DATASET EXCERPT |
-- BEGIN --
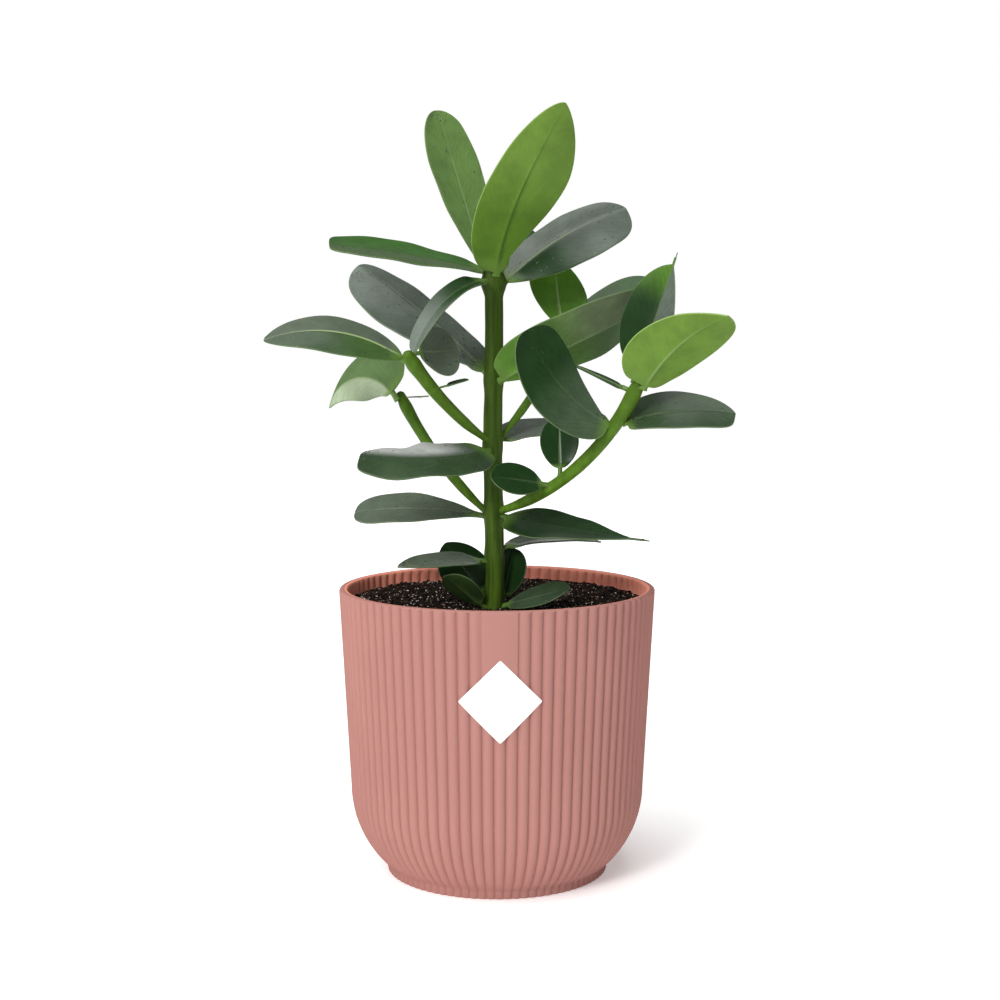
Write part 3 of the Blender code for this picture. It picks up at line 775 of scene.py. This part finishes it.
def green(name):
    return Vector((*GREENS[name], 1))


print(len(GREENS), "greens;", len(PATCHES), "leaves have patches of another green")


# %% [markdown]
# A leaf's body starts as a flat grid that is drawn up into a slab, so it has an upper face, an
# underside and a closed margin.  Every point then takes its place from three numbers: how far it
# is along the leaf, how far across, and on which face.  The blade thins to a rounded margin, the
# stalk is thick, and the midrib is a keel under the leaf and a shallow valley on top.  The two
# halves of a real leaf are seldom alike, so a leaf may have its own powers for each half, and a
# leaf without a stalk keeps some width where it clasps the stem.

# %% Rows and columns of a leaf
HALVES = {
    # right-hand and left-hand half seen from the stalk: base power, tip power, breadth
    "leaf_top_upright_front": ((0.38, 0.62, 0.98), (1.10, 0.72, 1.16)),
    "leaf_top_upright_back": ((0.80, 0.50, 1.02), (0.80, 0.50, 1.02)),
    "leaf_top_right": ((0.55, 0.30, 1.12), (0.55, 0.40, 1.00)),
    "leaf_top_left": ((0.50, 0.22, 0.92), (0.50, 0.25, 1.05)),
    "leaf_top_front": ((0.30, 0.35, 0.90), (0.30, 0.35, 0.90)),
    "leaf_upper_left": ((0.20, 0.30, 0.95), (0.90, 0.42, 1.26)),
    "leaf_upper_right": ((0.34, 0.27, 1.00), (0.80, 0.30, 0.95)),
    "leaf_left_pale": ((0.50, 0.80, 1.00), (0.25, 1.30, 1.45)),
    "leaf_right_front": ((0.95, 0.32, 1.00), (0.45, 0.40, 1.24)),
    "leaf_right_outer": ((0.35, 0.16, 0.95), (0.35, 0.75, 1.05)),
    "leaf_right_light": ((0.36, 1.00, 1.12), (0.55, 0.42, 1.12)),
    "leaf_right_upright": ((0.50, 0.95, 1.15), (0.60, 0.62, 1.12)),
    "leaf_rear_upright": ((0.40, 0.80, 1.00), (0.80, 0.42, 0.95)),
    "leaf_middle_left": ((0.35, 0.50, 1.10), (0.35, 0.16, 0.90)),
    "leaf_lower_right": ((0.40, 1.15, 1.05), (0.50, 1.30, 1.00)),
    "leaf_low_left": ((0.50, 0.75, 0.95), (0.50, 0.75, 0.95)),
}
WINGS = {
    # width at the stalk as a share of the widest
    "leaf_top_upright_front": 0.25, "leaf_top_right": 0.25, "leaf_top_left": 0.3,
    "leaf_upper_left": 0.25, "leaf_left_outer": 0.25, "leaf_right_outer": 0.3,
    "leaf_right_light": 0.2, "leaf_right_front": 0.2,
}
FOLDS = {"leaf_right_upright": 26}
NEEDLES = ("leaf_right_upright", "leaf_lower_right")
FULL_GROWN, STEM_LEAF_STALK, LONGEST_STALK = 45, -1.0, 2.5
ACROSS = (0, 0.015, 0.035, 0.06, 0.1, 0.16, 0.24, 0.33, 0.43, 0.54, 0.65, 0.75, 0.83, 0.9, 0.945,
          0.973, 0.989, 1)
BLADE_STEPS, STALK_STEPS = 56, 8


def blade_share(u):
    """Rows lie closer together at the base and at the tip."""
    return 0.5 * (2 * u) ** 1.9 if u < 0.5 else 1 - 0.5 * (2 - 2 * u) ** 2.6


def outline(s, base, tip, wing):
    """Half width as a share of the widest, from the two powers and the width at the stalk."""
    peak = base / (base + tip)
    swell = (s / peak) ** base * ((1 - s) / (1 - peak)) ** tip if s < 1 else 0
    rounded = wing * min(s / 0.05, 1) ** 0.5
    return max(swell, rounded) if s < peak else swell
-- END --
TASK REQUIREMENTS | Word for word, quote all of the data above.

THE REPLY |
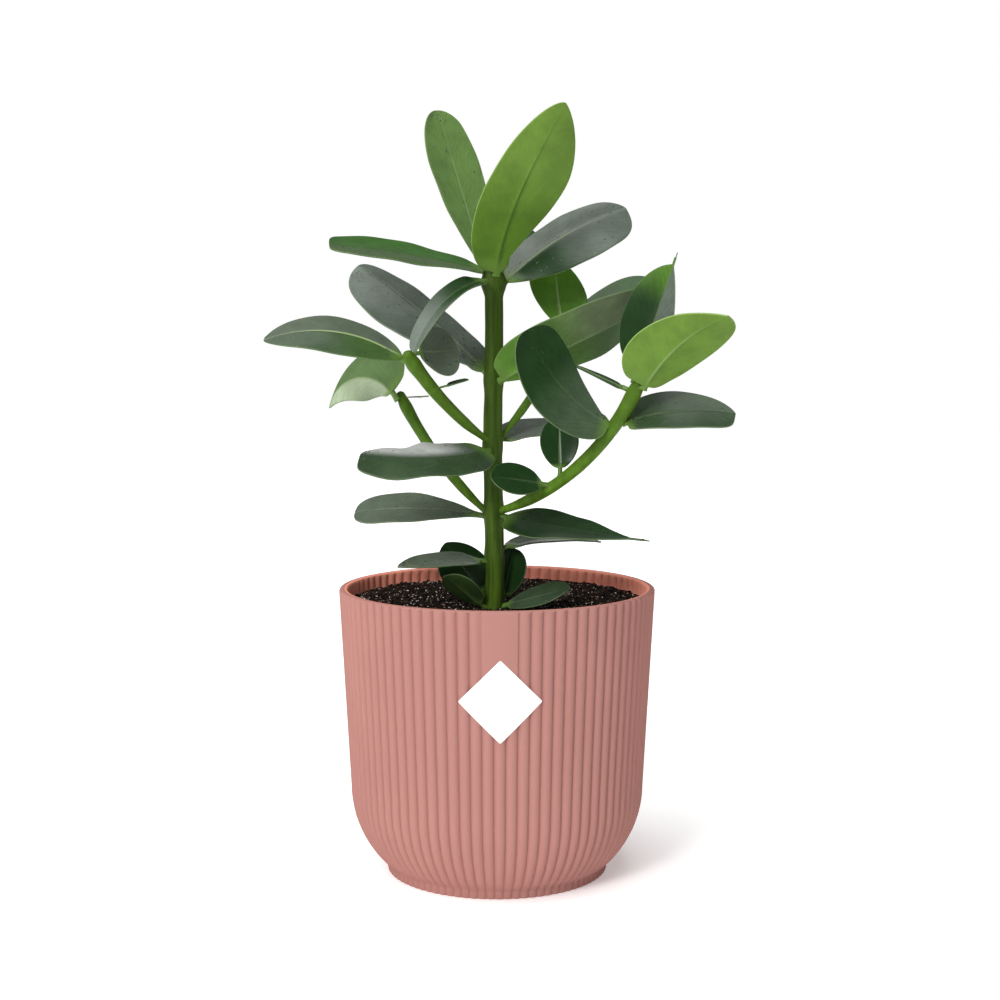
Write part 3 of the Blender code for this picture. It picks up at line 775 of scene.py. This part finishes it.
def green(name):
    return Vector((*GREENS[name], 1))


print(len(GREENS), "greens;", len(PATCHES), "leaves have patches of another green")


# %% [markdown]
# A leaf's body starts as a flat grid that is drawn up into a slab, so it has an upper face, an
# underside and a closed margin.  Every point then takes its place from three numbers: how far it
# is along the leaf, how far across, and on which face.  The blade thins to a rounded margin, the
# stalk is thick, and the midrib is a keel under the leaf and a shallow valley on top.  The two
# halves of a real leaf are seldom alike, so a leaf may have its own powers for each half, and a
# leaf without a stalk keeps some width where it clasps the stem.

# %% Rows and columns of a leaf
HALVES = {
    # right-hand and left-hand half seen from the stalk: base power, tip power, breadth
    "leaf_top_upright_front": ((0.38, 0.62, 0.98), (1.10, 0.72, 1.16)),
    "leaf_top_upright_back": ((0.80, 0.50, 1.02), (0.80, 0.50, 1.02)),
    "leaf_top_right": ((0.55, 0.30, 1.12), (0.55, 0.40, 1.00)),
    "leaf_top_left": ((0.50, 0.22, 0.92), (0.50, 0.25, 1.05)),
    "leaf_top_front": ((0.30, 0.35, 0.90), (0.30, 0.35, 0.90)),
    "leaf_upper_left": ((0.20, 0.30, 0.95), (0.90, 0.42, 1.26)),
    "leaf_upper_right": ((0.34, 0.27, 1.00), (0.80, 0.30, 0.95)),
    "leaf_left_pale": ((0.50, 0.80, 1.00), (0.25, 1.30, 1.45)),
    "leaf_right_front": ((0.95, 0.32, 1.00), (0.45, 0.40, 1.24)),
    "leaf_right_outer": ((0.35, 0.16, 0.95), (0.35, 0.75, 1.05)),
    "leaf_right_light": ((0.36, 1.00, 1.12), (0.55, 0.42, 1.12)),
    "leaf_right_upright": ((0.50, 0.95, 1.15), (0.60, 0.62, 1.12)),
    "leaf_rear_upright": ((0.40, 0.80, 1.00), (0.80, 0.42, 0.95)),
    "leaf_middle_left": ((0.35, 0.50, 1.10), (0.35, 0.16, 0.90)),
    "leaf_lower_right": ((0.40, 1.15, 1.05), (0.50, 1.30, 1.00)),
    "leaf_low_left": ((0.50, 0.75, 0.95), (0.50, 0.75, 0.95)),
}
WINGS = {
    # width at the stalk as a share of the widest
    "leaf_top_upright_front": 0.25, "leaf_top_right": 0.25, "leaf_top_left": 0.3,
    "leaf_upper_left": 0.25, "leaf_left_outer": 0.25, "leaf_right_outer": 0.3,
    "leaf_right_light": 0.2, "leaf_right_front": 0.2,
}
FOLDS = {"leaf_right_upright": 26}
NEEDLES = ("leaf_right_upright", "leaf_lower_right")
FULL_GROWN, STEM_LEAF_STALK, LONGEST_STALK = 45, -1.0, 2.5
ACROSS = (0, 0.015, 0.035, 0.06, 0.1, 0.16, 0.24, 0.33, 0.43, 0.54, 0.65, 0.75, 0.83, 0.9, 0.945,
          0.973, 0.989, 1)
BLADE_STEPS, STALK_STEPS = 56, 8


def blade_share(u):
    """Rows lie closer together at the base and at the tip."""
    return 0.5 * (2 * u) ** 1.9 if u < 0.5 else 1 - 0.5 * (2 - 2 * u) ** 2.6


def outline(s, base, tip, wing):
    """Half width as a share of the widest, from the two powers and the width at the stalk."""
    peak = base / (base + tip)
    swell = (s / peak) ** base * ((1 - s) / (1 - peak)) ** tip if s < 1 else 0
    rounded = wing * min(s / 0.05, 1) ** 0.5
    return max(swell, rounded) if s < peak else swell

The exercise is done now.